DRAGONKNIGHT - Legions (2025)

powermetal-warrior.blogspot.com 4 dni temu

Warkings czy apostalica pokazały, iż można ukryć swoją tożsamość i błyszczeć pod względem muzyki i jakości. Teraz w tym samym kierunku idzie fiński band Dragonknight, który obrał sobie za cel granie symfonicznego power metalu. Premiera debiutanckiego albumu "Legions" za pośrednictwem wytwórni Scarlet Records przewidziana na 17 stycznia roku 2025. Każdy kto lubi radosny power metal w klimatach Twilight Force, helloween, Gloryhammer, czy sonata arctica ten śmiało może wypatrywać tego wydawnictwa.

Nie do końca przekonuje kiczowata okładka, może brzmienie takie nieco zbyt sterylne i takie trochę bez mocy i pazura. Sam styl grupy niczym może nie zaskakuje, ale dostarcza sporo frajdy, zwłaszcza jak się wychowało na power metalu lat 90, czy ostatnich płytach Gloryhammer, Twilight Force. Dragonknight stawia na łatwe, chwytliwe melodie, na klimat fantasy, na podniosłość, co nadaje całości charakteru. Nie ma w tym za grosz oryginalności, ale band daje sobie radę w tej oklepanej formule. Przede wszystkim dobrze układa się praca gitarzystów Lorda Gryphona i Lorda Kharatosa. Stawiają na energię, na zróżnicowanie, na pasje i sprawdzone patenty. Całość świetnie spina wokal Mikaela Salo, który potrafi śpiewać w wysokich rejestrach i oddać piękno power metalu. Potrafi czarować swoim głosem, a to już coś.
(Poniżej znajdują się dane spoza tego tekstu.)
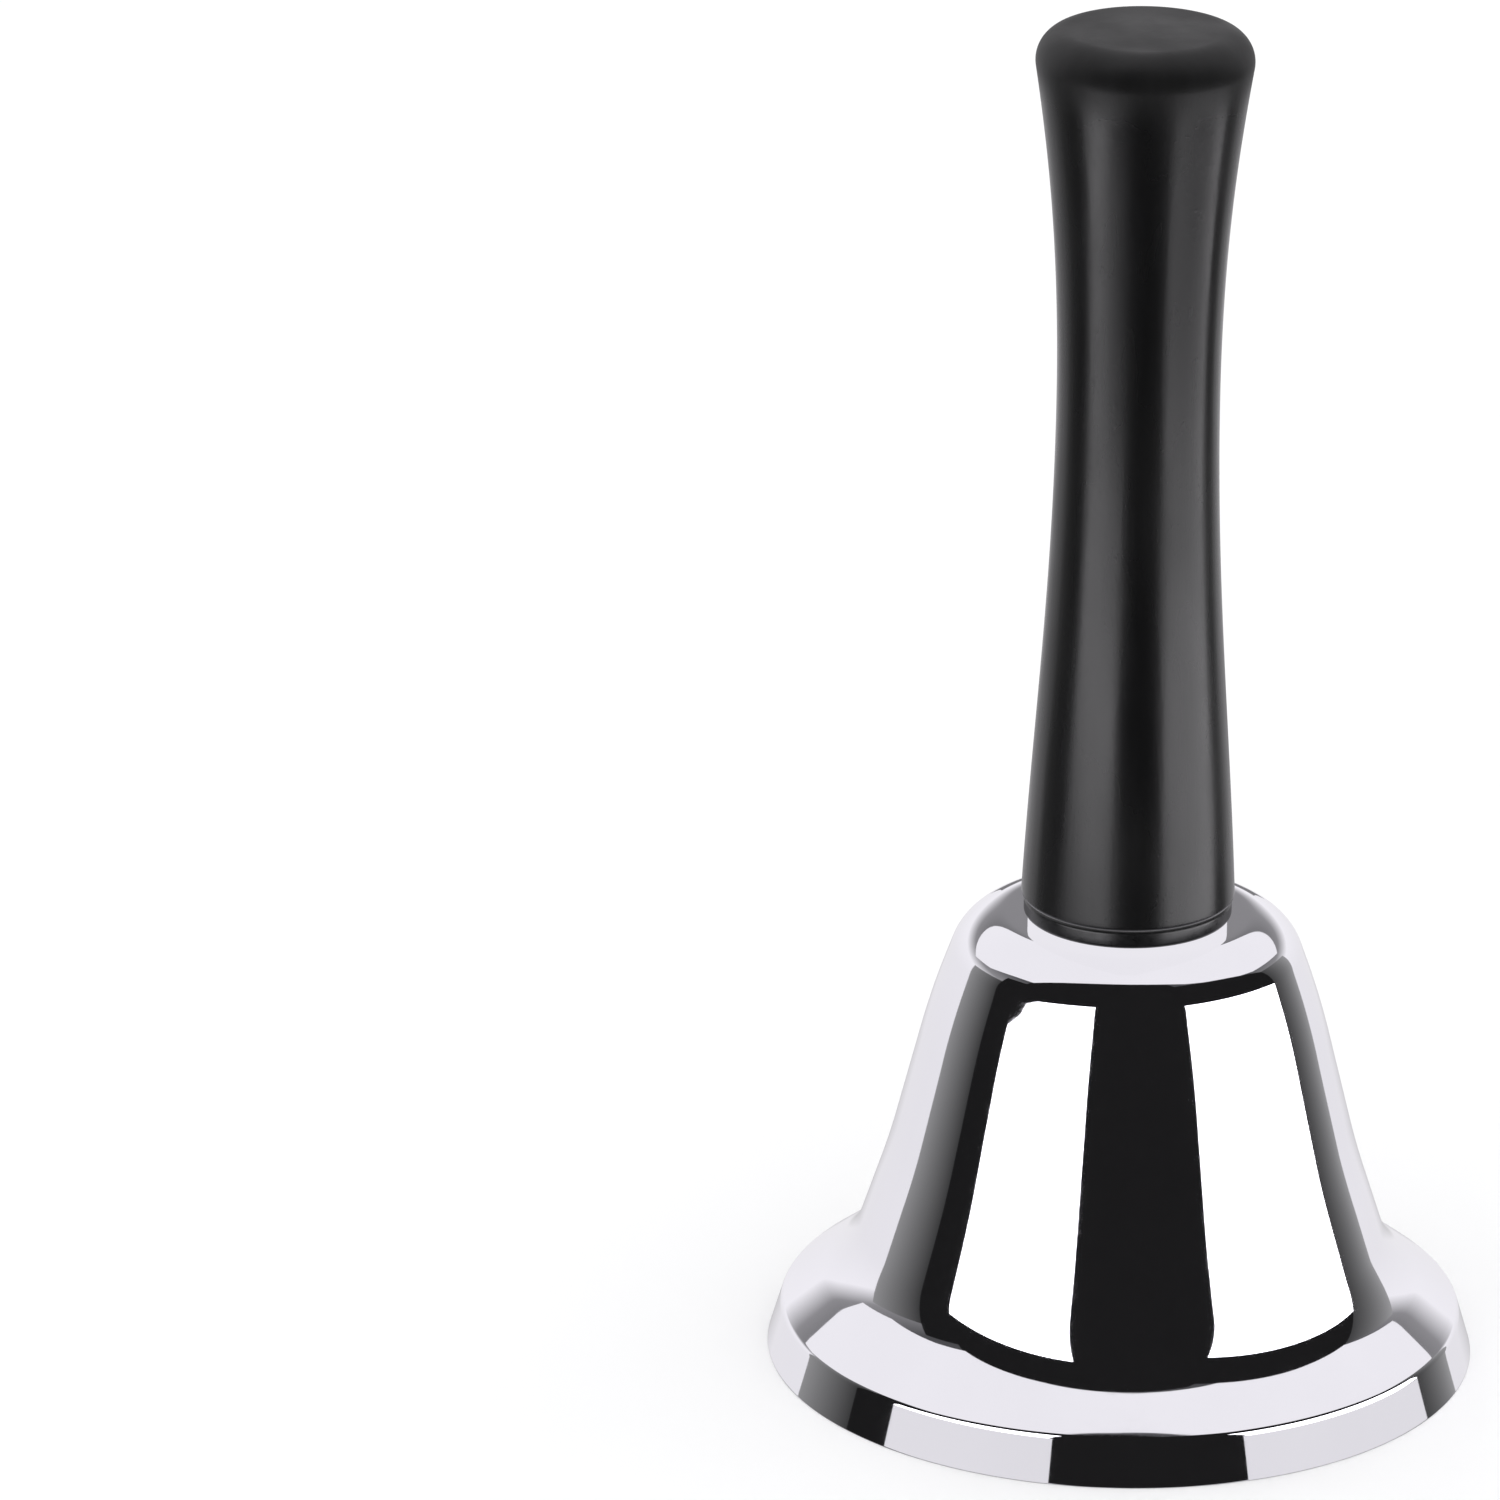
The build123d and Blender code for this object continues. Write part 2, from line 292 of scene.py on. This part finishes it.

Płytę otwiera klimatyczne intro, a potem atakuje nas "The Legions of Immortal Dragonlords", który mocno wzorowany jest na Twilight Force czy wczesnym Rhapsody. Niby nic oryginalnego, ale dostarcza sporo radości. Taki klasyczny symfoniczny power metal bez zbędnych udziwnień. Dalej mamy pozytywnie zakręcony i przebojowy "The imperator" i tutaj świetnie prezentuje się stonowany i podniosły refren. Jest epicki i to zdaje egzamin. Gloryhammer zmieszany z Visions of Atlantis daje o sobie znać w "Pirates, Bloody Pirates" i w sumie sam riff przesiąknięty Running Wild i jak dla mnie to jeden z najlepszych kawałków na płycie. Prawdziwa eksplozja energii. Łagodny, bardziej komercyjny "Defender of Dragons" jest uroczy i działa na zmysły. Kolejna perełka na płycie. Band sieje zniszczenie jeszcze w rozpędzonym "Stormbringer", czy zadziornym "Dead kings in the grave". Pomysłowy motyw gitarowy pojawia się w nieco filmowym "The Revelation". Najdłuższy na płycie jest "Return to atlantis" i znów jest epicko i z rozmachem. Band robi niezłe show.

Często można odnieść wrażenie, iż to jakaś ścieżka dźwiękowa do filmu przygodowego typu Piraci z Karaibów. Jest rozmach, jest klimat, jest epickość i duża dawka chwytliwych melodii. Dużo dobrego się tutaj dzieje. Dragonknight nie tworzy niczego nowego i robi kolejną wariację Rhapsody, Twilight Force czy GLoryhammer. Mi to nie przeszkadza i czerpie euforia z "Legions". Płyta godna uwagi.